The thing about luxury finishes is that they have to be installed perfectly, or they just look cheesy.

Please post pictures when you're done.


----------



## MarkJames (Nov 25, 2012)

Where are you located? Who's the source for the porcelain? How much do they want to charge? Maybe you need a full service fabricator. 

.
.
.


----------



## CarpenterSFO (Dec 12, 2012)

MarkJames said:


> Where are you located? Who's the source for the porcelain? How much do they want to charge? Maybe you need a full service fabricator.
> 
> .
> .
> ...


That video does a good job of making the case for fabricators.


----------



## charimon (Nov 24, 2008)

glass cutter. The product handles like glass. Also you will need so spend the $$$ on racks and positioning equipment. you may want to purchase another sheet just in case you dammage one. other than that watch the videos and call your Mapei rep they can help


----------



## JohnKaznecki (Mar 7, 2012)

charimon said:


> glass cutter. The product handles like glass. Also you will need so spend the $$$ on racks and positioning equipment. you may want to purchase another sheet just in case you dammage one. other than that watch the videos and call your Mapei rep they can help


I was thinking that glass blade might be good. Will try it on the actual slab since I'm cutting from 52x120 piece to 34x93''.
The blade I bought is for dry cutting. It did fine, I took my time cutting it.

I already talked to mapei rep and got 5 free bags of Lft from last seminar they had. Also looking at some adhesive options before I do it.

I will order just 2 pieces since they are all picture copy of each other and in stock not far from my house.

Again not going with fabricator because I want to do it myself and the material is roughly 1200 per slab.
Fabricators around want from 5.5k to 7k for this. 

Not being cheap, if I was I would do cheap porcelain tiles and call it a day.
If I don't screw up I will be ahead, if I screw up it's on me....time will tell.


----------



## Wain Scotting (Oct 25, 2015)

I briefly looked into it. From what I was told you'll need really good suction cup handles. 
Also a solid/level surface to lay it on to cut or score and snap. Otherwise it could break while cutting. Score and snap seemed better as it was less likely to break from the vibration of the cutting wheel. Also less mess
You will need a helper too. Dry fit it first. It's heavy once you back butter it. 
A contractor I know broke one of those sheets trying to do it. Be careful and good luck!


----------



## GO Remodeling (Apr 5, 2005)

I've done some work with thin porcelain 48"x48". There are specialty tools for the work that you might be able to rent from the supplier. Buying will cost around $1000-2000. 

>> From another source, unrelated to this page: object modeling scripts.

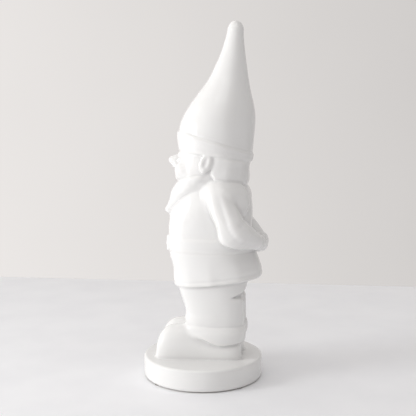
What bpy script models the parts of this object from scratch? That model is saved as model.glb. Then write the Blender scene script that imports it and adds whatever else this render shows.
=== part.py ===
"""A garden gnome of glazed ceramic on a round plinth, hands behind its back.

The gnome faces -Y, its left side is +X, and the plinth's underside is at z = 0.
Tables hold millimetres. Everything is turned into metres as it becomes a mesh.
"""

import math

import bmesh
import bpy
from mathutils import Matrix, Vector

MM = 0.001
GAP = 0.3                # clearance between faces that touch
SIDES = 30               # points round a body section
WALL = 5.0               # thickness of the cast wall
VENT = 1.3               # radius of the air hole between one hollow and the next

PLINTH_RADIUS = 68.0
PLINTH_TOP = 24.5
PLINTH_EDGE = 3.5        # round along the top edge
PLINTH_WALL = 6.0
PLINTH_SIDES = 64
FOOT_RING = 9.0          # width of the bare ring round the underside
FOOT_RISE = 0.5          # the underside is this much higher inside that ring
DRAIN_Y = 36.0           # the drain hole is this far behind the axis
PAD_RADIUS = 3.6
PAD_HEIGHT = 1.0
PAD_RING = 63.2          # the pads' centres are this far from the axis

LEG_X = 16.4             # centre of each leg and boot
CUFF_TOP = 60.0
BELT_LOW = 145.0
BELT_HIGH = 161.4
NECK = 217.0

# Tilted joints are planes z = height + slope * y.
HEM = (108.0, 0.124)
BAND_LOW = (252.7, -0.149)
BAND_HIGH = (271.8, -0.296)

# Upright bodies: height, front y, back y, half width.
LEG = (
    (36, -14.0, 47.5, 16.6), (50, -14.5, 48.4, 16.8), (62, -15.0, 48.6, 16.8),
    (77, -17.1, 48.3, 17.0), (92, -21.4, 48.2, 17.6), (105, -25.4, 50.0, 18.4),
    (118, -28.0, 53.0, 19.0),
)
CUFF = (
    (36, -13.5, 46.4, 16.4), (44, -14.2, 48.6, 17.4), (49, -15.4, 50.2, 18.2),
    (55, -15.8, 49.9, 18.2), (60, -15.2, 48.9, 17.2), (64, -15.0, 48.0, 16.4),
)
SKIRT = (
    (98, -25.0, 60.0, 34.0), (104, -29.4, 63.0, 36.6), (109, -32.6, 64.4, 38.0),
    (116, -33.4, 66.0, 38.6), (122, -33.3, 67.3, 38.6), (131, -35.2, 65.2, 38.2),
    (139, -37.3, 62.2, 37.6), (146, -38.4, 59.2, 37.2),
)
BELT = (
    (144, -38.6, 58.4, 38.0), (146.5, -39.6, 59.4, 38.8), (153, -39.8, 59.4, 39.0),
    (160, -39.6, 59.0, 38.8), (163, -38.4, 58.0, 37.8),
)
JACKET = (
    (161, -38.4, 57.4, 37.4), (168, -38.9, 56.2, 37.8), (176, -38.5, 55.4, 38.0),
    (186, -35.8, 56.2, 38.0), (198, -29.6, 55.8, 36.4), (208, -22.0, 53.6, 33.0),
    (218, -14.0, 49.4, 27.0),
)
BEARD = (
    (184.5, -37.4, -28.0, 2.0), (188, -42.2, -18.0, 5.4), (191, -43.6, -10.0, 8.2),
    (196, -40.4, -2.0, 14.0), (203, -37.8, 14.0, 22.6), (212, -35.6, 24.0, 29.6),
    (220, -30.2, 32.0, 34.0), (228, -27.4, 35.0, 35.6),
)
HEAD = (
    (214, -24.0, 44.0, 29.0), (221, -28.6, 46.0, 33.0), (229, -30.4, 47.4, 35.2),
    (236, -29.6, 48.4, 36.2), (247, -26.4, 50.0, 37.0), (262, -25.6, 52.0, 37.4),
)
HAIR = (
    (218, -10.0, 48.8, 35.0), (223, -12.0, 51.4, 37.8), (231, -12.0, 52.8, 39.0),
    (238, -12.0, 52.0, 39.2), (246, -12.0, 53.4, 39.6), (256, -12.0, 54.6, 39.8),
)
BAND = (
    (238, -24.4, 53.0, 39.2), (246, -25.0, 55.4, 40.4), (252, -25.4, 56.4, 41.0),
    (258, -26.2, 56.6, 41.4), (265, -28.0, 56.8, 41.9), (273, -28.6, 57.2, 42.1),
    (282, -26.8, 57.8, 41.6),
)
HAT = (
    (248, -24.0, 54.4, 39.6), (258, -25.0, 55.9, 40.4), (272, -26.4, 57.3, 41.4),
    (284, -26.2, 58.4, 41.8), (296, -21.8, 58.6, 39.8), (308, -14.5, 57.0, 35.6),
    (320, -5.6, 54.1, 29.8), (335, 5.6, 51.2, 22.8), (350, 13.4, 49.0, 17.8),
    (365, 20.0, 47.0, 13.5), (380, 24.9, 45.5, 10.3), (392, 27.6, 44.5, 8.4),
    (397.5, 30.2, 42.0, 5.9), (400, 34.4, 38.2, 1.9),
)

# A boot: y, half width, height of its top. Its sole is on the plinth.
BOOT = (
    (-52.0, 3.2, 32.0), (-51.2, 8.6, 42.0), (-47.8, 12.6, 50.2), (-42.3, 15.0, 56.3),
    (-36.0, 16.0, 60.6), (-28.0, 16.0, 62.0), (-20.0, 15.6, 61.4), (-12.0, 15.2, 56.0),
    (-2.0, 15.0, 49.6), (10.0, 15.0, 45.0), (26.0, 14.8, 44.6), (38.0, 13.8, 44.6),
    (44.0, 10.6, 44.0), (46.2, 5.6, 42.0),
)
# The nose: y, half width, underside, top.
NOSE = (
    (-21.0, 7.4, 235.4, 253.0), (-27.0, 7.2, 235.8, 252.6), (-31.0, 6.6, 237.4, 252.4),
    (-35.0, 5.4, 240.4, 251.4), (-37.8, 3.6, 243.4, 250.0), (-39.0, 1.0, 246.0, 247.8),
)
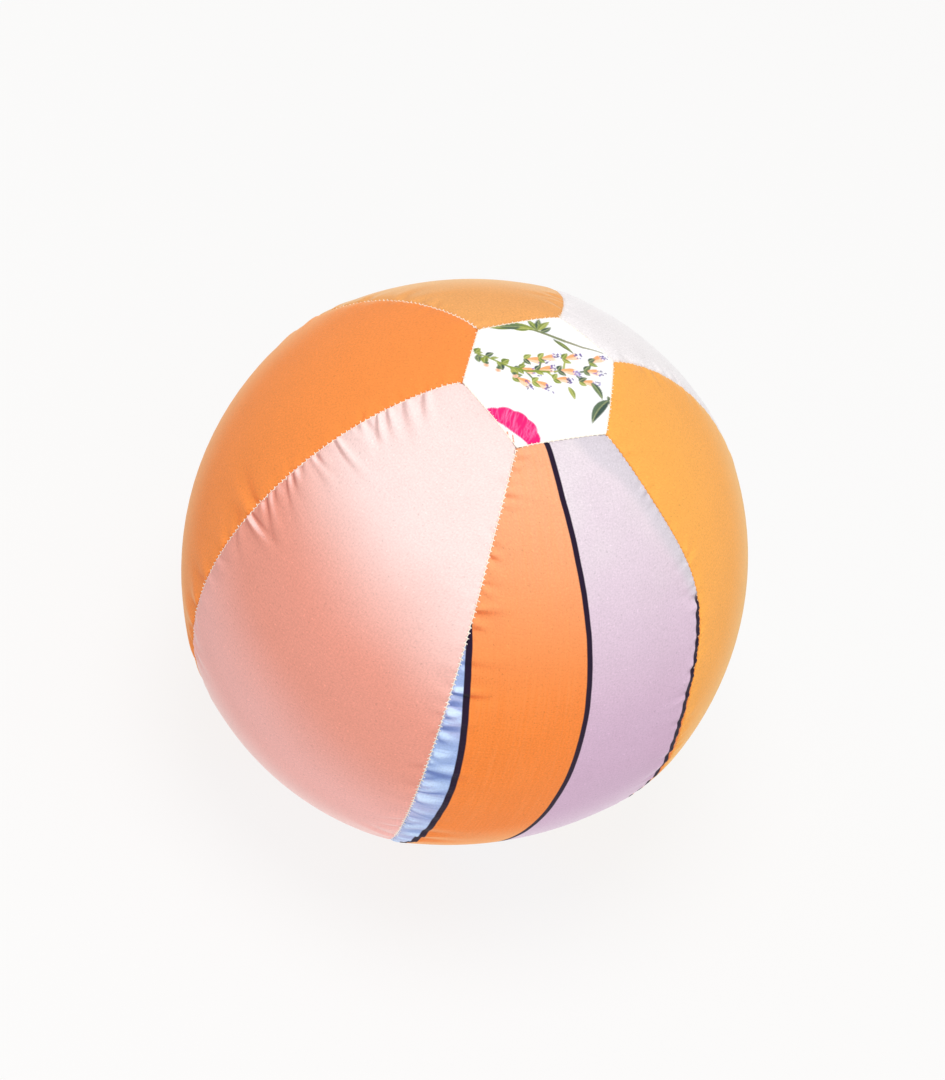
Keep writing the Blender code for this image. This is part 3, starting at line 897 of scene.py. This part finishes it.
class Painting:
    """Colours at many places of a flat cloth, painted one generic shape at a time. Lengths are in mm."""

    def __init__(self, places, ground):
        self.places = places[..., :2] / MM
        self.colours = np.broadcast_to(linear(*ground), (*places.shape[:-1], 3)).copy()

    def lay(self, cover, colour):
        """Lays a colour on, by its cover of 0 to 1 at each place."""
        cover = np.clip(cover, 0, 1)[..., None]
        self.colours = self.colours * (1 - cover) + linear(*colour) * cover

    def local(self, start, end):
        """The share of the way from start to end and the distance left of that line, and its length."""
        start, end = np.array(start, float), np.array(end, float)
        length = np.linalg.norm(end - start)
        forward = (end - start) / length
        offset = self.places - start
        return offset @ forward / length, offset @ np.array([-forward[1], forward[0]]), length

    def stroke(self, points, start_width, end_width, colour):
        """A tapering line through points."""
        cover = np.zeros(self.places.shape[:-1])
        count = len(points) - 1
        for index in range(count):
            share, side, length = self.local(points[index], points[index + 1])
            inside = np.clip(share, 0, 1)
            away = np.hypot(side, (share - inside) * length)
            width = start_width + (end_width - start_width) * (index + inside) / count
            cover = np.maximum(cover, (width / 2 - away) / EDGE_BLUR + 0.5)
        self.lay(cover, colour)

    def leaf(self, start, end, width, colour, shade, bend=0.0):
        """A pointed leaf with a shaded half and a pale rib."""
        share, side, length = self.local(start, end)
        side = side - bend * length * share * (1 - share)
        half = width / 2 * np.sin(math.pi * np.clip(share, 0, 1) ** 0.8) ** 0.85
        self.lay((half - np.abs(side)) / EDGE_BLUR + 0.5 * (half > 0.05), colour)
        self.lay(np.minimum((half - side) / EDGE_BLUR, side / EDGE_BLUR) * (half > 0.05), shade)
        rib = (0.12 - np.abs(side)) / EDGE_BLUR + 0.5
        self.lay(rib * 0.6 * (half > 0.35), LEAF_RIB)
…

I needed to use a special router to finish any cuts. But I didn't use a glass blade so maybe you won't need that tool.

My concerns: 1) how slippery the floor will be. 2) Are you sure that LFT is the right product? Mapei makes a special thin set for under these big tiles.


----------



## MarkJames (Nov 25, 2012)

JohnKaznecki said:


> I was thinking that glass blade might be good. Will try it on the actual slab since I'm cutting from 52x120 piece to 34x93''.
> The blade I bought is for dry cutting. It did fine, I took my time cutting it.
> 
> I already talked to mapei rep and got 5 free bags of Lft from last seminar they had. Also looking at some adhesive options before I do it.
> ...


5.5k-7k for what? Full install? What's their cost to supply, cut and deliver only?


----------



## KAP (Feb 19, 2011)

Have you asked the tile manufacturer you are getting the product from if they do custom sizes?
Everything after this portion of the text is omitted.